Organ DonorsAlice Steinbach's article in the Nov. 20 Sun...


December 02, 1992

Organ Donors

Alice Steinbach's article in the Nov. 20 Sun, "A New Life Soothes the Pain Over One That Was Lost," was indeed a moving, hard-hitting piece. However, the article failed to emphasize that the only way we can have these heart-warming stories is if people realize the need for organs and donate them upon their death.

The Transplant Resource Center of Maryland acted as a liaison between the Kleckners, the donor family and Ms. Steinbach. Therefore, we were quite upset to learn that there was no mention of the drastic need for organs or the procedures to follow to be an organ or tissue donor.

This is a great disservice to the 28,000 people waiting for organ transplants, of which 2,570 are waiting for hearts, and to the many people who may be interested in donating but simply need to know how to go about it.

And, far more importantly, it's a disservice to the many people who die each year while waiting on the list for a heart to become available for transplant.

An article such as Ms. Steinbach's is useful as a starting point, but it cries out for a follow-up piece. The follow-up needs to include specific information for your readers interested in donating organs and tissues.

Mark R. Reiner


The writer is the executive director of the Transplant Resource Center of Maryland, Inc.

No Secrets

In your Nov. 23 editorial, "No Secrets About AIDS," you say "whoa" to the parents in Howard and Harford counties who are publicly protesting the presentation of the play "Secrets."

I say "whoa" to you! I have not seen the play but you state that "Secrets" tells "how to avoid getting the disease, including through the use of condoms." If this is being presented as a fact rather than fantasy, consider these facts taken from the pamphlet "Quick Facts on Safe Sex:"

The HIV virus is one-twenty-fifth the width of a human sperm. The smallest detectable hole in a condom is one micron. The HIV virus is one-tenth the size of that hole. Researchers studying surgical gloves made out of latex found channels of five microns that penetrated the entire thickness of the glove.

When used as the sole means of contraception, condoms have a standardized failure rate of 15.7 percent over the course of a year.

Cheryl Hoopes


For Statehood

Your Nov. 18 editorial against statehood for the District of Columbia was an insult to your readers.

It gave two reasons for denying D.C. residents voting rights equal to that of other U.S. citizens. The first, "a city is not a state," is such a silly argument for denying D.C. voting rights in the Senate that one can only laugh at the editorial labeling this argument "philosophical."

The Sun displays its ignorance when it describes the district as not being "diverse enough" to be treated as a state. The district is an ethnic melting pot that includes everyone from world leaders to the working people who support them. It has its own unique cultural heritage and deserves to be treated as its own entity.

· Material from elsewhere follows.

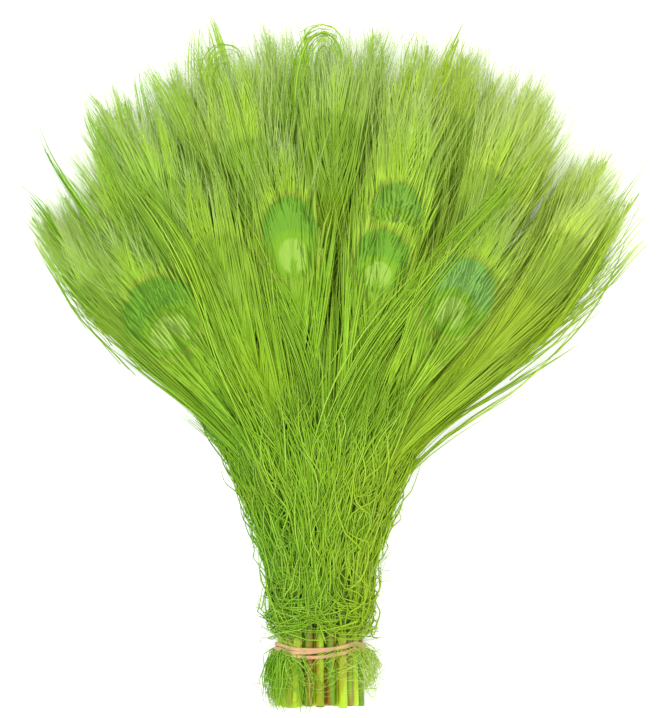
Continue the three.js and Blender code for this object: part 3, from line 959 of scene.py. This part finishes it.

The second reason that The Sun opposes D.C. statehood is concern that the district would impose a commuter tax on Maryland residents.

As a resident of Baltimore who commutes to a job in Washington, I do not oppose a commuter tax. I benefit from the services provided by the D.C. government.

Just as Baltimore County has a direct interest in Baltimore's providing quality education, public safety and well-maintained roads, Montgomery and Prince George's counties and all of Maryland have an interest in the quality of services in the District of Columbia.

The Sun acknowledges that statehood has been blocked by Republicans who do not want the district to send additional Democrats to Congress. The Sun has effectively allied itself with that position. Please, wake up. We cannot deny people the right to vote because we do not like how they will vote.

We will all benefit from extending D.C. residents the full voting rights of statehood, if only because we will remove from ourselves the injustice of denying them that right.

Louis Eby


Montgomery Woes

Montgomery County's loss of $27 million in state funding of Social Security taxes for local teachers and librarians is the latest example of our county delegation's reaping their own harvest.

How did we get to this position in the first place? The answer is simple: For years the Montgomery delegation has always given in to "statewide interests" in all of its votes. This action has led to the loss of these funds and the loss of our state delegation's credibility.

Our state delegation provided the votes for the tax increase last April, and even boasted about this fact. Remember the press conference with Neal Potter and our delegation, speaking of a new day of cooperation with Baltimore City? In return for providing the votes to pass the largest tax increase in state history, we received additional school construction funds totaling $19 million and a study of more equitable funding formulas for state education dollars.